Que un texto de casi 400 años parezca estar hablando del mundo presente es mérito de su autor, el genial Gian Francesco Busenello. Pero también de una puesta en escena que sin ninguna clase de exageración ni subrayado excesivo, sólo a fuerza de fluidez dramática y verosimilitud en las acciones y en la construcción de los personajes, logra que un diálogo como el de Séneca y Nerón exponga de manera descarnada que hay una moralidad para quienes mandan y otra muy distinta para quienes son mandados.
Marcelo Lombardero, al frente de un notable equipo de colaboradores –el escenógrafo Daniel Feijóo, el iluminador Horacio Efron y la vestuarista Luciana Gutman– y trabajando con el director musical, Marcelo Birman –quien a su vez contó con Manuel de Olaso como colaborador inmediato y, junto con él, Hernán Cuadrado y Mariano Kosiner Blanco en la construcción de la versión de una ópera cuya versión “original” no existe– logró un espectáculo que no decae y que, en los finales de lo que se presentó como un primer y un segundo acto, tiene un efecto directamente paralizante.
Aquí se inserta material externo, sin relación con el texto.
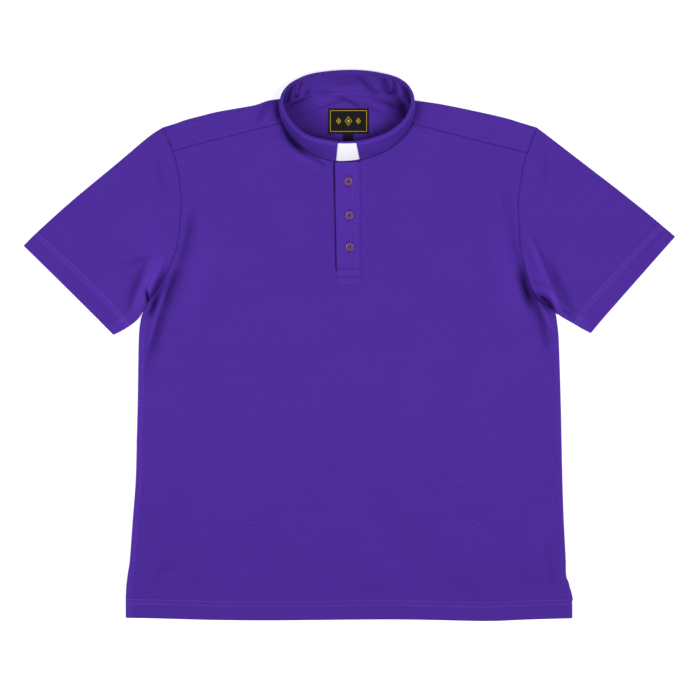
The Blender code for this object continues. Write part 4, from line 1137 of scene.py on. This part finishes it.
def sleeve_grid(side):
    """Points of a sleeve in plan, from the armhole to the cuff and from its fold to the underarm."""
    outline = {part: smooth_path(points) for part, points in SLEEVES[side].items()}
    outline["arm"] = ARMHOLE[side][::-1]
    whole = {part: path_lengths(path)[-1] for part, path in outline.items()}
    arm_parts = np.concatenate([spread([0.02, 0.62], 0.014)[:-1], spread([0.62, 0.98], 0.0075)])
    near = np.array([0.0] + CURL_STEPS)
    size = len(near)
    free_parts = np.concatenate([[0.0, 0.003, 0.006], spread([0.010, 0.19], 0.0072)[:-1],
                                 spread([0.19, 1.0], 0.024)[:-1]])
    rings = [("free", value) for value in free_parts] + [("hem", value) for value in SLEEVE_HEM_LINES]
    start = SLEEVE_HEM_LINES[0]
    plan = []
    ups = []
    for kind, value in rings:
        down = np.concatenate([np.zeros(size), arm_parts, np.ones(size)])
        for _ in range(3):
            seam_length = whole["fold"] * (1 - down) + whole["underarm"] * down
            run = value * (1 - start / seam_length) if kind == "free" else 1 - value / seam_length
            width = whole["arm"] * (1 - run) + whole["cuff"] * run
            down[:size] = near / width[:size]
            down[-size:] = 1 - near[::-1] / width[-size:]
            down[size:-size] = down[size - 1] + arm_parts * (down[-size] - down[size - 1])
        a = run[:, None]
        b = down[:, None]
        corners = ((1 - a) * (1 - b) * outline["fold"][0] + a * (1 - b) * outline["fold"][-1]
                   + (1 - a) * b * outline["arm"][-1] + a * b * outline["cuff"][-1])
        plan.append((1 - b) * along(outline["fold"], run * whole["fold"])
                    + b * along(outline["underarm"], run * whole["underarm"])
                    + (1 - a) * along(outline["arm"], down * whole["arm"])
                    + a * along(outline["cuff"], down * whole["cuff"]) - corners)
        ups.append((1 - run) * seam_length)
    return np.array(plan), np.array(ups)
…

El suicidio de Séneca, con la sangre corriendo por sus muñecas –un Iván García inmenso, tanto en lo vocal como en lo actoral– y la extraordinaria despedida de Ottavia (“A Dio Roma”), con los temblores agitando su cuerpo mientras la música se extingue, como preludio a la fanfarria de la coronación de Poppea (con los tribunos vestidos de payasos) y el bellísimo dúo final (“Por ti miro”) forman parte del muy discreto catálogo de momentos inolvidables en la ópera argentina reciente.
La orquesta –un grupo de instrumentistas de gran nivel–, dirigida con maestría por Birman, fue, más que un acompañamiento, una parte indivisible del texto y la acción. En cada matiz, en cada afecto, el nutrido continuo (laúdes, tiorbas, arpas, dos claves, dos violas da gamba y violoncello) dijo el texto como un cantante más. Y los solistas –violín, flauta, cornetto– fueron impecables en cada intervención. Unos pocos momentos jugados hacia la farsa, como el preludio que presenta el duelo entre Fortuna, Virtud y Amor –con una funcional coreografía de Ignacio González Cano– o los mencionados cónsules y tribunos que coronan a Poppea no alteran una mirada profunda –y ascética– sobre el drama.
Lombardero conoce lo suficiente de ópera como para saber cuándo debe dejar que la música hable por sí sola. Pero aun en esos momentos solitarios y magníficos de García, de la impactante Ottavia de Luisa Francesconi, y de una pareja protagónica con mucho de argentinismo explícito –Poppea bien podría ser uno de esos personajes televisivos de segundo orden que rondan a políticos y deportistas, y Nerón se parece demasiado a hombres poderosos bien conocidos– a la que dieron vida Cecilia Pastawski y Santiago Bürgi, no hubo pequeño gesto, desplazamiento mínimo ni intención en la mirada que no estuvieran trabajados al detalle y que no tuviera siempre un motivo. El contratenor Martín Oro como Ottone, una excelente Victoria Gaeta como Drusilla, la chilena Gloria Rojas, con una voz de timbre y profundidad llamativos, en el papel de Arnalta, y un homogéneo grupo de comprimarios –se destacó el trío a cargo del perfecto madrigal de los familiares de Séneca (“Non morir, Seneca, no”)– completaron un elenco de rara eficacia.